**WHAT YOU SHOULD DO:**
Print the data that follows exactly.

**SUPPLIED INFORMATION:**
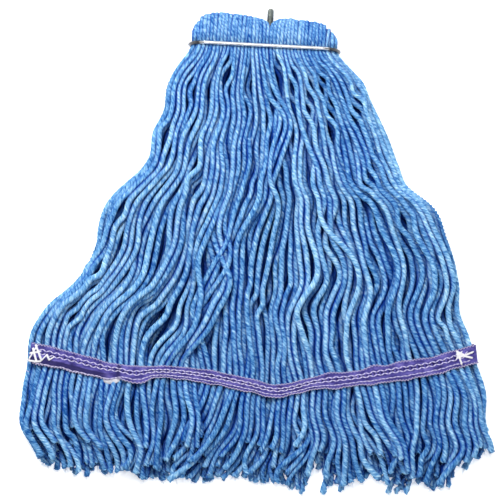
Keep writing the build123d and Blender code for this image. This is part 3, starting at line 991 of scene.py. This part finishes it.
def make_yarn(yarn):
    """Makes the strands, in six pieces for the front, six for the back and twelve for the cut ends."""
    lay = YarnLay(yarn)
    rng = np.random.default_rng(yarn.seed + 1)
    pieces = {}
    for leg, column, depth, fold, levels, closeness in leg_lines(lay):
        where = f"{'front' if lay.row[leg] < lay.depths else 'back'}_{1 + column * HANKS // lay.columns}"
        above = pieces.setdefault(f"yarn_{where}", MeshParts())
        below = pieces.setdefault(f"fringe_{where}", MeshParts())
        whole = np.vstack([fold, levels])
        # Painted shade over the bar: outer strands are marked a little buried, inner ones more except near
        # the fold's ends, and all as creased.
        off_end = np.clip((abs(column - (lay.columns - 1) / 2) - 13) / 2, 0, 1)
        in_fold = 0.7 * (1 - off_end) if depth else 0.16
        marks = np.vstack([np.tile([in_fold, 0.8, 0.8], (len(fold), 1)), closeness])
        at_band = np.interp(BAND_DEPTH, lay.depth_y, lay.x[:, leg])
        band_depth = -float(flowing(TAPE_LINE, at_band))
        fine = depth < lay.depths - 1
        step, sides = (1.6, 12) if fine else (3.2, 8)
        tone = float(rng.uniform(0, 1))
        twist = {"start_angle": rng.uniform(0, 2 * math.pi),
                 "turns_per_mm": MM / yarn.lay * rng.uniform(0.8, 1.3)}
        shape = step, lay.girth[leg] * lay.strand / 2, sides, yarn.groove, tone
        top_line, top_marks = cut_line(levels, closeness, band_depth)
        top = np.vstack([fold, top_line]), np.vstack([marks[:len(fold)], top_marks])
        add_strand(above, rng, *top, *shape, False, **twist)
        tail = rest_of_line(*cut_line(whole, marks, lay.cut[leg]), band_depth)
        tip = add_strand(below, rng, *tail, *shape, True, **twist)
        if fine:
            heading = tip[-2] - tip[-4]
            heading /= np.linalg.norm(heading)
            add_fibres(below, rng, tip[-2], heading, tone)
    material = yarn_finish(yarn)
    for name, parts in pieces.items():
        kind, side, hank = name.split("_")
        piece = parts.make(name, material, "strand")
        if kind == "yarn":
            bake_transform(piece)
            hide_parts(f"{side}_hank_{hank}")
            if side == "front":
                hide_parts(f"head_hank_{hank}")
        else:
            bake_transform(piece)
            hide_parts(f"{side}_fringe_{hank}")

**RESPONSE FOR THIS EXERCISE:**
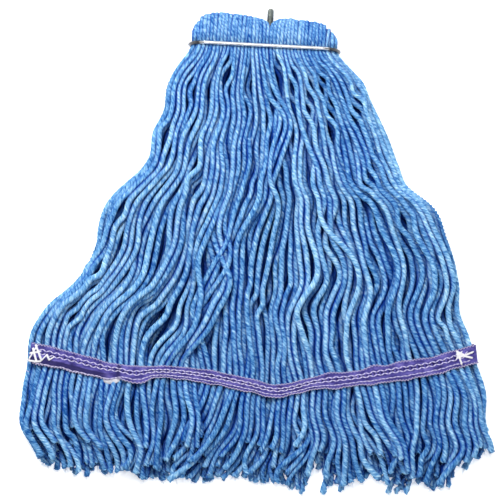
Keep writing the build123d and Blender code for this image. This is part 3, starting at line 991 of scene.py. This part finishes it.
def make_yarn(yarn):
    """Makes the strands, in six pieces for the front, six for the back and twelve for the cut ends."""
    lay = YarnLay(yarn)
    rng = np.random.default_rng(yarn.seed + 1)
    pieces = {}
    for leg, column, depth, fold, levels, closeness in leg_lines(lay):
        where = f"{'front' if lay.row[leg] < lay.depths else 'back'}_{1 + column * HANKS // lay.columns}"
        above = pieces.setdefault(f"yarn_{where}", MeshParts())
        below = pieces.setdefault(f"fringe_{where}", MeshParts())
        whole = np.vstack([fold, levels])
        # Painted shade over the bar: outer strands are marked a little buried, inner ones more except near
        # the fold's ends, and all as creased.
        off_end = np.clip((abs(column - (lay.columns - 1) / 2) - 13) / 2, 0, 1)
        in_fold = 0.7 * (1 - off_end) if depth else 0.16
        marks = np.vstack([np.tile([in_fold, 0.8, 0.8], (len(fold), 1)), closeness])
        at_band = np.interp(BAND_DEPTH, lay.depth_y, lay.x[:, leg])
        band_depth = -float(flowing(TAPE_LINE, at_band))
        fine = depth < lay.depths - 1
        step, sides = (1.6, 12) if fine else (3.2, 8)
        tone = float(rng.uniform(0, 1))
        twist = {"start_angle": rng.uniform(0, 2 * math.pi),
                 "turns_per_mm": MM / yarn.lay * rng.uniform(0.8, 1.3)}
        shape = step, lay.girth[leg] * lay.strand / 2, sides, yarn.groove, tone
        top_line, top_marks = cut_line(levels, closeness, band_depth)
        top = np.vstack([fold, top_line]), np.vstack([marks[:len(fold)], top_marks])
        add_strand(above, rng, *top, *shape, False, **twist)
        tail = rest_of_line(*cut_line(whole, marks, lay.cut[leg]), band_depth)
        tip = add_strand(below, rng, *tail, *shape, True, **twist)
        if fine:
            heading = tip[-2] - tip[-4]
            heading /= np.linalg.norm(heading)
            add_fibres(below, rng, tip[-2], heading, tone)
    material = yarn_finish(yarn)
    for name, parts in pieces.items():
        kind, side, hank = name.split("_")
        piece = parts.make(name, material, "strand")
        if kind == "yarn":
            bake_transform(piece)
            hide_parts(f"{side}_hank_{hank}")
            if side == "front":
                hide_parts(f"head_hank_{hank}")
        else:
            bake_transform(piece)
            hide_parts(f"{side}_fringe_{hank}")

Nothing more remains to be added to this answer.